Fee fighters blast the Adventure Pass

  New recreation fees have incensed some Southern Californians who say they don't want to pick up the tab for playing on public lands. A major point of conflict is what the Forest Service calls its "Adventure Pass," which is sold for trailhead parking at $5 a day or $30 a year. In the Los Padres, Angeles, Cleveland and San Bernardino national forests, failure to purchase a pass from a local merchant or Forest Service office can result in a $100 fine.


A nonprofit group, Keep the Sespe Wild Committee, is fighting the Forest Service's fee programs from all sides. The group, which formed 12 years ago to protect the Sespe Watershed in the Los Padres National Forest, changed its focus in 1997 to include stiff opposition to forest fees. "Fees are putting off enormous populations from visiting forests," says Alasdair Coyne of the committee, which is based in Ojai, Calif. "California's Adventure pass is just the tip of the iceberg."

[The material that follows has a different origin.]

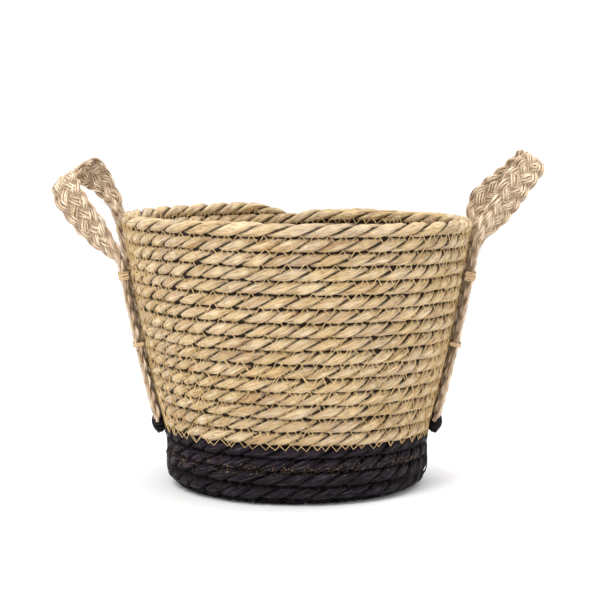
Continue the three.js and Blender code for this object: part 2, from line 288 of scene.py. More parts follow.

Coyne says the Forest Service has handed out 45,000 parking tickets since 1996, when the pass was created. His nonprofit has helped to mobilize resistance by organizing letter-writing campaigns, gathering signatures for petitions and planning protests and boycotts against paying the forest user fees.


They've also criticized Recreational Equipment Inc. (REI) and Disney Enterprises Inc. for participating in the design and implementation of the Adventure Pass.